Particularly Vulnerable Tribal Group (PVTG): Characteristics and Government Initiatives

Vulnerability Within Tribal Groups:

  • PVTGs are identified as the more vulnerable segments among tribal communities, facing distinct challenges that require special attention.

Resource Allocation Disparities:

  • As more developed and assertive tribal groups often receive a significant share of tribal development funds, PVTGs face the need for dedicated resources to address their unique developmental requirements.

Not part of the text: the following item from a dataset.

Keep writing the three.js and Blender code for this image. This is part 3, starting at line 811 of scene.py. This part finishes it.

Declaration and Recommendation:

  • In 1975, the Government of India, based on the recommendation of the Dhebar Commission, declared 52 tribal groups as PVTGs.

Current Status:

  • Presently, there are 75 PVTGs out of the total 705 Scheduled Tribes in India, spread across 18 states and one Union Territory according to the 2011 census.

Characteristics of PVTGs:

  • Population: Stagnant or declining
  • Technology: Predominantly pre-agricultural
  • Literacy Level: Extremely low
  • Economy: Operates at a subsistence level

Government Scheme for PVTGs:

  • The Ministry of Tribal Affairs oversees the ‘Development of Particularly Vulnerable Tribal Groups (PVTGs)’ scheme.
  • This Centrally Sponsored Scheme provides 100% Central assistance to 18 states and the Union Territory of Andaman & Nicobar Islands.

Objective of the Scheme:

  • The scheme aims at comprehensive socio-economic development for PVTGs while preserving their distinct culture and heritage.

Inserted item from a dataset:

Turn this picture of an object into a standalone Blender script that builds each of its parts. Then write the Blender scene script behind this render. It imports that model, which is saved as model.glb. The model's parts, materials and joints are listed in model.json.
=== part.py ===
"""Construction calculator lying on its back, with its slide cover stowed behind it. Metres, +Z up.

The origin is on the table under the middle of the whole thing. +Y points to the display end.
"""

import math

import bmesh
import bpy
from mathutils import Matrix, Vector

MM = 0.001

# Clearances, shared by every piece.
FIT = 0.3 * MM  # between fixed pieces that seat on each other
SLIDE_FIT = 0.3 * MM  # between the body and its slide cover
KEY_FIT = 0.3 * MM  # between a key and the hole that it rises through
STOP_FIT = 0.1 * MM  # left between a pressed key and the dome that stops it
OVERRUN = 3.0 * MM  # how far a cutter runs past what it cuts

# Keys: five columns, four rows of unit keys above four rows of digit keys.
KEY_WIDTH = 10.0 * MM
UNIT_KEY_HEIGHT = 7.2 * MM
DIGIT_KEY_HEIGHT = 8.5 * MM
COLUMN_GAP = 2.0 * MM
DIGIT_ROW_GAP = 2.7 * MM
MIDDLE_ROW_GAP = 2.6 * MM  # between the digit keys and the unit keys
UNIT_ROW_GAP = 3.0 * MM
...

Implementation and Projects:

  • State Governments, as part of the scheme, undertake projects tailored to sectors such as education, health, and livelihoods specifically designed for the holistic development of PVTGs.

Pradhan Mantri Awas Yojana-Gramin (PMAY-G):

Scheme Objective:

  • The primary aim of PMAY-G is to provide pucca houses with essential amenities.

Target Beneficiaries:

  • The scheme caters to individuals who do not own a house and those residing in kutcha houses or severely damaged houses.

Minimum House Size:

  • Currently, houses under the PMAY-G scheme must have a minimum size of 25 sq. mt. with a hygienic cooking space.

Concerned Ministry:

  • The Ministry of Rural Development is responsible for the implementation of PMAY-G.

Cost Sharing:

  • In plain areas, the cost is shared in a 60:40 ratio between the Central and State governments, providing Rs. 1.20 lakh of assistance per unit.
  • In Himalayan states, north-eastern states, and the UT of Jammu & Kashmir, the ratio is 90:10, with up to Rs. 1.30 lakh of assistance per unit.
  • Union Territories, including Ladakh, receive 100% financing from the Centre.

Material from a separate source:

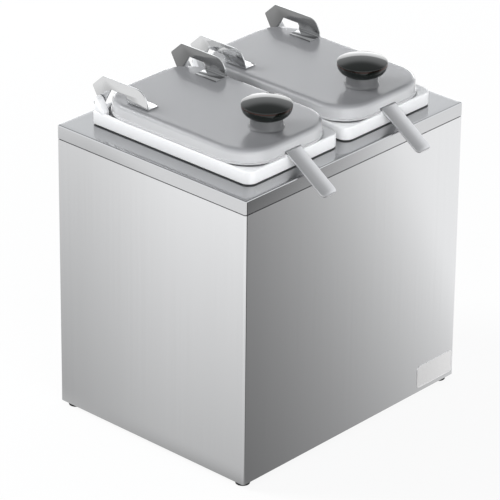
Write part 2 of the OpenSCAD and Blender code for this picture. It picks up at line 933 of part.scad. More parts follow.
module lid(side) {
    color(smoke)
        translate([side * jar_pitch / 2, 0, 0])
            difference() {
                union() {
                    translate([0, lid_front_y + lid_length / 2, 0])
                        lid_outside();
                    translate([0, knob_y, lid_top_z])
                        boss();
                }
                translate([0, lid_front_y + lid_length / 2, lid_z - 1])
                    linear_extrude(lid_height - lid_wall + 1)
                        round_plan(lid_width - 2 * lid_wall, lid_length - 2 * lid_wall,
                            lid_corner - lid_wall);
                translate([0, knob_y, lid_top_z - lid_wall - 1])
                    cylinder(h = boss_height - boss_roof + lid_wall + 1, r1 = boss_radius - 1.5,
                        r2 = boss_radius - 3);
                translate([0, knob_y, lid_top_z])
                    cylinder(h = boss_height + 1, r = knob_screw_radius + hair);
                translate([ladle_offset - ladle_width / 2 - notch_clearance, lid_front_y - bead - 1,
                    lid_z - 1])
                    cube([ladle_width + 2 * notch_clearance, lid_wall + bead + 2,
                        notch_height + 1]);
                stud_spots(lid_top_z - lid_wall - 1)
                    cylinder(h = lid_wall + 2, r = stud_radius + hair);
            }
}
notch_height = fold_z + fold_outer + notch_headroom - lid_z;
boss_roof = 4.2;

// the boss: a post with a cove round its foot, sunk a little into the lid's top
module boss() {
    sunk = 0.3;
    rotate_extrude()
        union() {
            translate([0, -1])
                square([boss_radius, boss_height + 1]);
            difference() {
                translate([0, -1])
                    square([boss_radius + boss_cove, boss_cove + 1 - sunk]);
                translate([boss_radius + boss_cove, boss_cove - sunk])
                    circle(r = boss_cove);
            }
        }
}

// the moulded shell's outside: an upright wall, a rounded shoulder and a bead at its foot
module lid_outside() {
    turns = [0, 22.5, 45, 67.5, 90];
    translate([0, 0, lid_z])
        linear_extrude(lid_height - shoulder)
            round_plan(lid_width, lid_length, lid_corner);
    translate([0, 0, lid_z])
        linear_extrude(bead_height)
            round_plan(lid_width + 2 * bead, lid_length + 2 * bead, lid_corner + bead);
    hull()
        for (turn = turns) {
            inset = shoulder * (1 - cos(turn)) + hair;
            drop = turn == 0 ? 0.6 : 0.02;
            translate([0, 0, lid_top_z - shoulder + shoulder * sin(turn) - drop])
                linear_extrude(drop)
                    round_plan(lid_width - 2 * inset, lid_length - 2 * inset, lid_corner - inset,
                        $fn = hull_fn);
        }
}

// where the clips' studs go through the lid, two under each foot
module stud_spots(z) {
    for (end = [-1, 1], place = [0.25, 0.75])
        translate([end * (clip_inner_x - foot_width * 0.45), clip_front_y + foot_length * place, z])
            children();
}

// a hinge clip: a foot on the lid, a plate that stands up from it, and a tail down to the pin
module clip(side, end) {
    start = end > 0 ? clip_inner_x : -clip_outer_x;
    color(bright_steel)
        translate([side * jar_pitch / 2, 0, 0])
            union() {
                side_plate(start, clip_sheet)
                    clip_outline();
                translate([end > 0 ? clip_inner_x - foot_width : -clip_inner_x - 0.2, clip_front_y,
                    clip_z])
                    cube([foot_width + 0.2, foot_length, clip_sheet]);
            }
}
clip_z = lid_top_z + hair;

module clip_outline() {
    top = clip_z + clip_height;
    corner = 1.5;
    rear = [hinge_y + clip_overhang - corner, clip_z + 4.4];
    difference() {
        hull() {
            translate([clip_front_y + clip_front_radius, top - clip_front_radius])
                circle(r = clip_front_radius, $fn = hull_fn);
            translate([hinge_y - 0.5 - corner, top - corner])
                circle(r = corner, $fn = hull_fn);
            translate(rear)
                circle(r = corner, $fn = hull_fn);
        }
        translate([clip_front_y - 1, clip_z - clip_reach])
            square([foot_length + 2, clip_reach]);
        translate([clip_front_y + foot_length, clip_z - clip_reach])
            square([clip_reach, clip_reach + clip_notch_height]);
    }
    hull() {
        translate([hinge_y, hinge_z])
            circle(r = tail_radius, $fn = hull_fn);
        translate([hinge_y - 10.2, clip_z + clip_notch_height - 0.1])
            square([1, 0.6]);
        translate(rear)
            circle(r = corner, $fn = hull_fn);
    }
}

module hinge_pins(side) {
    pin_length = clip_gap + ear_thickness - 0.2;
    color(steel)
        translate([side * jar_pitch / 2, hinge_y, hinge_z])
            for (end = [-1, 1])
                rotate([0, end * 90, 0])
                    translate([0, 0, clip_outer_x + hair])
                        cylinder(h = pin_length, r = pin_radius);
}

push_nut = 1;
module clip_studs(side) {
    color(steel)
        translate([side * jar_pitch / 2, 0, 0])
            stud_spots(lid_top_z - lid_wall - push_nut - 1)
                cylinder(h = lid_wall + push_nut + 1, r = stud_radius);
}

module push_nuts(side) {
    color(bright_steel)
        translate([side * jar_pitch / 2, 0, 0])
            stud_spots(lid_top_z - lid_wall - hair - push_nut)
                difference() {
                    cylinder(h = push_nut, r = 3.2);
                    translate([0, 0, -1])
                        cylinder(h = push_nut + 2, r = stud_radius + hair);
                }
}

// Lid knobs

knob_screw_radius = 2;
knob_screw_depth = 6;
module lid_knob(side) {
    lip_z = knob_ring_height + ring_width;
    dome_z = lip_z + knob_lip;
    dome_radius = (knob_radius * knob_radius + dome_height * dome_height) / (2 * dome_height);
    color(black)
        translate([side * jar_pitch / 2, knob_y, knob_z + hair])
            difference() {
                rotate_extrude()
                    union() {
                        square([knob_radius - flank_radius, knob_ring_height]);
                        intersection() {
                            translate([knob_radius - flank_radius, knob_ring_height])
                                circle(r = flank_radius);
                            square([knob_radius, knob_ring_height]);
                        }
                        square([knob_radius - ring_inset, dome_z]);
                        translate([0, lip_z])
                            square([knob_radius, knob_lip]);
                        intersection() {
                            translate([0, dome_z + dome_height - dome_radius])
                                circle(r = dome_radius, $fn = 96);
                            translate([0, dome_z - hair])
                                square([knob_radius, dome_height + 1]);
                        }
                    }
                translate([0, 0, -1])
                    cylinder(h = knob_screw_depth + 1, r = knob_screw_radius + hair);
            }
}
ring_inset = 1.4;

module knob_ring(side) {
    color(copper)
        translate([side * jar_pitch / 2, knob_y, knob_z + 1.5 * hair + knob_ring_height])
            difference() {
                cylinder(h = ring_width - hair, r = knob_radius - 0.1);
                translate([0, 0, -1])
                    cylinder(h = ring_width + 2, r = knob_radius - ring_inset + hair);
            }
}

module knob_screw(side) {
    head = 2.2;
    head_z = knob_z - boss_roof - hair - head;
    color(steel)
        translate([side * jar_pitch / 2, knob_y, head_z])
            union() {
                cylinder(h = head, r = 4);
                translate([0, 0, 1])
                    cylinder(h = knob_z + knob_screw_depth - 0.5 - head_z - 1,
                        r = knob_screw_radius);
            }
}

// Ladles

module ladle_handle(side) {
    color(steel)
        translate([side * jar_pitch / 2 + ladle_offset, fold_y, fold_z])
            difference() {
                rotate([90, 0, 90])
                    translate([0, 0, -ladle_width / 2])
                        linear_extrude(ladle_width)
                            strip_profile();
                rotate([tail_slope, 0, 0])
                    for (end = [0, 1])
                        mirror([end, 0, 0])
                            translate([ladle_width / 2 - tip_corner, tip_corner - tail_length,
                                fold_inner - 1])
                                linear_extrude(ladle_sheet + 2)
                                    corner_waste();
            }
}
tip_corner = 4;
fold_steps = 14;

// the strip seen from the side: both ends leave the fold straight
module strip_profile() {
    turns = [for (i = [0 : fold_steps])
        shank_lean + (90 + tail_slope - shank_lean) * i / fold_steps];
    tail_way = [-cos(tail_slope), -sin(tail_slope)];
    tail_up = [-sin(tail_slope), cos(tail_slope)];
    shank_way = [sin(shank_lean), -cos(shank_lean)];
    shank_out = [cos(shank_lean), sin(shank_lean)];
    polygon(concat(
        [for (i = [0 : fold_steps]) fold_outer * [cos(turns[i]), sin(turns[i])]],
        [tail_length * tail_way + fold_outer * tail_up],
        [tail_length * tail_way + fold_inner * tail_up],
        [for (i = [fold_steps : -1 : 0]) fold_inner * [cos(turns[i]), sin(turns[i])]],
        [shank_length * shank_way + fold_inner * shank_out],
        [shank_length * shank_way + fold_outer * shank_out]
    ));
}

// what is cut off a square corner of the tip to leave it round
module corner_waste() {
    difference() {
        translate([0, -tip_corner - 1])
            square(tip_corner + 1);
        circle(r = tip_corner + 0.1);
    }
}

// the bowl hangs against the shank's rear face, its rim level
module ladle_bowl(side) {
    reach = fold_outer + bowl_radius + hair;
    down = ((fold_z - bowl_z) + reach * sin(shank_lean)) / cos(shank_lean);
    centre_y = fold_y + reach * cos(shank_lean) + down * sin(shank_lean);
    color(steel)
        translate([side * jar_pitch / 2 + ladle_offset, centre_y, bowl_z])
            difference() {
                sphere(r = bowl_radius);
                sphere(r = bowl_radius - bowl_wall);
                translate([-2 * bowl_radius, -2 * bowl_radius, 0])
                    cube([4 * bowl_radius, 4 * bowl_radius, 2 * bowl_radius]);
            }
}

framed() outer_shell();
framed() top_cover();
framed() water_well();
framed() insulation_wall();
framed() insulation_base();
framed() base_plate();
framed() base_screws();
framed() cover_screws();
framed() rubber_feet();
framed() heating_element();
framed() well_studs();
framed() clamp_bars();
framed() clamp_nuts();
framed() high_limit();
framed() thermostat_body();
framed() thermostat_nut();
framed() thermostat_shaft();
framed() thermostat_knob();
framed() sensing_bulb();
framed() power_inlet();
framed() inlet_blades();
framed() inlet_screws();
framed() terminal_block();
framed() wiring();
framed() jar(-1);  // jar_left
framed() lid(-1);  // lid_left
framed() clip(-1, -1);  // clip_outer_left
framed() clip(-1, 1);  // clip_inner_left
framed() hinge_pins(-1);  // hinge_pins_left
framed() clip_studs(-1);  // clip_studs_left
framed() push_nuts(-1);  // push_nuts_left
framed() lid_knob(-1);  // lid_knob_left
framed() knob_ring(-1);  // knob_ring_left
framed() knob_screw(-1);  // knob_screw_left
framed() ladle_handle(-1);  // ladle_handle_left
framed() ladle_bowl(-1);  // ladle_bowl_left
framed() jar(1);  // jar_right
framed() lid(1);  // lid_right
framed() clip(1, 1);  // clip_outer_right
framed() clip(1, -1);  // clip_inner_right
framed() hinge_pins(1);  // hinge_pins_right
framed() clip_studs(1);  // clip_studs_right
framed() push_nuts(1);  // push_nuts_right
framed() lid_knob(1);  // lid_knob_right
framed() knob_ring(1);  // knob_ring_right
framed() knob_screw(1);  // knob_screw_right
framed() ladle_handle(1);  // ladle_handle_right
framed() ladle_bowl(1);  // ladle_bowl_right
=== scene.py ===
"""Looks of the topping warmer: cabinet, cover, jars, lids, knobs and ladles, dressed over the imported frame.

Everything is in metres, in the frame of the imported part: front is -Y, up is +Z, feet on Z = 0.
"""

import logging
import math
from dataclasses import dataclass, field
from enum import Enum
from typing import Iterable, Sequence

import bmesh
import bpy
import numpy as np
from mathutils import Matrix, Vector


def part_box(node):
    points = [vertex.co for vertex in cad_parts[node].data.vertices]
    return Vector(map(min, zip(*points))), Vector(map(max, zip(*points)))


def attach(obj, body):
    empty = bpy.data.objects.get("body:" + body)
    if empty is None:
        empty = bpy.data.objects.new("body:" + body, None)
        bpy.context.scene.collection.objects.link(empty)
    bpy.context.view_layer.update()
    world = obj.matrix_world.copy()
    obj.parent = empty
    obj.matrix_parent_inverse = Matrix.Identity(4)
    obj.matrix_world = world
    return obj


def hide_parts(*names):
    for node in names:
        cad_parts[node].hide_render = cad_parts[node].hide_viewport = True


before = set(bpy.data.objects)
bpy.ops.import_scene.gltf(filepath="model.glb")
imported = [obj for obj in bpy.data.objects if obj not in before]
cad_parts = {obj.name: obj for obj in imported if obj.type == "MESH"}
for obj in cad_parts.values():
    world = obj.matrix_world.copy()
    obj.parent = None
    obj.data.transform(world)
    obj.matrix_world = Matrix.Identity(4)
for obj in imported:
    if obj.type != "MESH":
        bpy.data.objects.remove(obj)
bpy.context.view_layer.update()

MM = 0.001
TAU = 2.0 * math.pi
SHARP = math.radians(32.0)
TINY = 1e-6 * MM
log = logging.getLogger("warmer")

Array = np.ndarray
Colour = tuple[float, float, float]


class Side(Enum):
    """The two jar places, by the sign of their X."""

    LEFT = -1
    RIGHT = 1

    @property
    def word(self) -> str:
        """The side's name as node and body names use it."""
        return self.name.lower()


class Lay(Enum):
    """Which two axes a flat outline lies in; the plate's thickness runs along the third."""

    YZ = (1, 2, 0)
    XZ = (0, 2, 1)


# ---------------------------------------------------------------- surfaces


def arc(centre: Sequence[float], radius: float, start: float, end: float, steps: int) -> Array:
    """Points of an arc in a plane: p = c + r (cos a, sin a), with a running from start to end.

    Args:
        centre: The arc's centre.
        radius: Its radius.
        start: First angle in degrees.
        end: Last angle in degrees.
        steps: How many stretches the arc is cut into.
    Returns:
        An array of steps + 1 points.
    """
    a = np.radians(np.linspace(start, end, steps + 1))
    return np.stack([centre[0] + radius * np.cos(a), centre[1] + radius * np.sin(a)], axis=1)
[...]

Beneficiary Identification:

  • Beneficiaries are identified using parameters from the Socio-Economic and Caste Census (SECC) 2011 data, verified by Gram Sabhas.

Additional Benefits:

  • Beneficiaries are entitled to 90/95 person-days of unskilled labor under Mahatma Gandhi National Rural Employment Guarantee Scheme (MGNREGS).
  • Assistance for constructing toilets, up to Rs. 12,000, is provided under Swachh Bharat Mission-Gramin (SBM-G) in collaboration with MGNREGS or other schemes.

Electronic Payments:

  • Payments are made electronically directly to bank accounts or post office accounts linked to Aadhaar.


  • Against the mandated target of constructing 2.95 crore houses under PMAY-G, the Ministry has allocated a target of 2.94 crore houses to States/UTs.
  • States/UTs have sanctioned 2.85 crore houses, with 2.22 crore houses already completed as of March 24, 2023.